The vehicle, according to Nabors was a total loss.
As of now, Nabors said there are no definite suspects in the case.
The Mississippi Bureau of Investigation and the State Fire Marshal’s office are heading the investigation and have a $5,000 reward offer for information leading to an arrest in the arson.
Doug Russell, with Indianola Insurance, told the board last week that once the insurance company has in hand a declaration that the fire was the result of arson, it should kick in a much larger reward.
Russell said the policy dictates the reward at 10 percent of total loss to the building, capped at $100,000.
Nabors said this week that he has obtained the report declaring the fire the result of arson, but as of Wednesday, it had not been given to the insurance company.
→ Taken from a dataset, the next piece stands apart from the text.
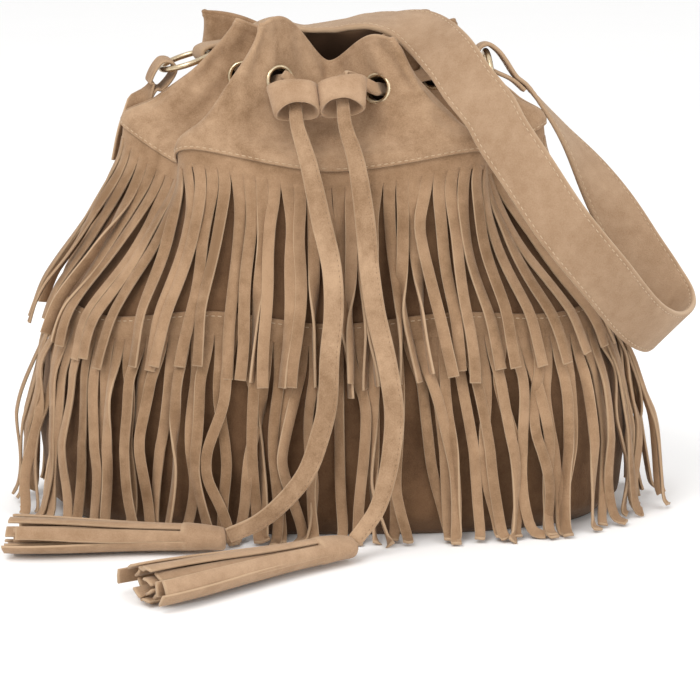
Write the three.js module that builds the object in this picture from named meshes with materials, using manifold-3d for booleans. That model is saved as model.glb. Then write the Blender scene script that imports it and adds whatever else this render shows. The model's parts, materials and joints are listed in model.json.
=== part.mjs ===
// A gathered suede bucket bag with two tiers of fringe, a drawstring and a shoulder strap.
// Millimetres, +Z up, front towards -Y, origin at the centre of the underside of the base panel.
import * as THREE from 'three';
import { mergeVertices } from 'three/addons/utils/BufferGeometryUtils.js';
import Module from 'manifold-3d';

const wasm = await Module();
wasm.setup();

const { smoothstep, lerp, clamp } = THREE.MathUtils;
const V = (x, y, z) => new THREE.Vector3(x, y, z);

// ---- Driving dimensions ----

const FOLDS = 6;
const APEXES = 2 * FOLDS;
const SQUARENESS = 2.6; // exponent of the superellipse that the body follows
const SEAM_HEIGHT = 190; // mean height of the seam between body and neck
const LOWER_SEAM = 0.58; // height of the lower fringe's seam, as a share of the body's height
const BODY_WALL = 2.0;
const NECK_WALL = 1.2;
const LINING_WALL = 1.0;
const FRINGE_WALL = 1.4;
const GAP = 0.4; // between layers that touch on the real bag
const BAND = 14; // uncut edge of each fringe
const UPPER_STRIPS = 80;
const LOWER_STRIPS = 80;
const CUT_SHARE = 0.1; // part of a strip's pitch that the cuts beside it take
const EYELET = {
  outer: 8,
  bore: 5.4,
  barrel: 6.1,
  deep: 3,
  flange: 1.2,
  level: 0.6, // share of the neck's height
  frontShare: 0.5, // how far from a valley to its ridge, at the front and elsewhere
  share: 0.42,
};
const SEAT = { hole: 6.6, outer: 8.5, half: 0.7, reach: 7 }; // leather pressed thin under an eyelet's flange
const WASHER = { outer: 7.8, from: -2, to: -1.1 };
const BASE = { wide: 133, deep: 63, thick: 3 };
const STRAP = { width: 27, wall: 3, end: 15, endWall: 2.2 };
const CORD = { width: 6.2, wall: 3, tailWidth: 9.6, tailWall: 3 };
const RING = { middle: 13.5, wire: 1.5 };
const SLIDER = { width: 46, deep: 14.5, long: 16, wall: 2 };
const TAB = { width: 11, footWidth: 16, wall: 1.6, radius: 4, length: 16 };

// Half width and half depth of the body at each height, from the base up.
const PROFILE = [
  [0, 138, 68],
  [10, 149, 75],
  [42, 152, 77],
  [80, 147, 75],
  [113, 139, 72],
  [150, 127, 68],
  [SEAM_HEIGHT, 108, 62],
];

// The folds' apexes, in turn round the bag from the front centre valley towards +X: a valley, a
// ridge, a valley and so on, at the neck's seam and at its rim.
const SEAM_APEXES = [
  V(0, -61, 184), V(69, -53, 193), V(76, -30, 187), V(105, -6, 201), V(80, 24, 194), V(68, 53, 197),
  V(0, 60, 192), V(-68, 53, 197), V(-80, 27, 194), V(-104, -6, 201), V(-76, -30, 184), V(-68, -52, 194),
];
const RIM_APEXES = [
  V(-2, -20, 231), V(29, -45, 244.5), V(17, -7, 238), V(60, -10, 251), V(20, 14, 238), V(49, 38, 252),
  V(0, 27, 246), V(-67, 41, 252), V(-20, 18, 237), V(-47, -9, 251), V(-14, -6, 238), V(-34, -45, 251.5),
];

const HALFWAY = 0.62; // share of the neck's gathering that is done at half its height
// How far the rim bulges up between each two apexes, on both halves of the front panel, or sags.
const HUMPS = [7, 0, 0, 0, 0, 0, -13, 0, 0, 0, 0, 11];

// ---- Curves and surfaces ----

// Uniform Catmull-Rom spline through the points; t runs from 0 to 1 over all of them.
function spline(points, t, closed) {
  const spans = closed ? points.length : points.length - 1;
  const place = closed ? THREE.MathUtils.euclideanModulo(t, 1) * spans : clamp(t, 0, 1) * spans;
  const start = Math.min(Math.floor(place), spans - 1);
  const f = place - start;
  const pick = (i) => {
    if (closed) return points[THREE.MathUtils.euclideanModulo(i, points.length)];
    return points[clamp(i, 0, points.length - 1)];
  };
  const [a, b, c, d] = [pick(start - 1), pick(start), pick(start + 1), pick(start + 2)];
  const cubic = (p, q, r, s) => 2 * p - 5 * q + 4 * r - s + f * (3 * (q - r) + s - p);
  const blend = (p, q, r, s) => q + 0.5 * f * (r - p + f * cubic(p, q, r, s));
  return V(blend(a.x, b.x, c.x, d.x), blend(a.y, b.y, c.y, d.y), blend(a.z, b.z, c.z, d.z));
}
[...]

Russell also informed the board that MDCC has Extra Expense coverage that has a $10 million limit.
“I don’t expect us to use that limit, but we do have it available to us,” he said.
MDCC has hired 24-hour security to watch the burned administration building, something Russell said could be paid for out of the Extra Expense policy.
MDCC can also use Extra Expense to potentially pay for temporary office space, storage, equipment, among other things the college will likely need during this time.
Whether the administration building is a total loss or will require a massive renovation, Nabors expects MDCC will come out of this situation with a better structure.
“It will be good either way it goes,” Nabors said. “We’ll have a nicer facility either way it turns out.”
When Nabors arrived at MDCC in 2013, the school did not have a student union.
The board’s special meeting last week was held in the 11,600-square-foot student union Nabors spearheaded as one of his first major projects at the college.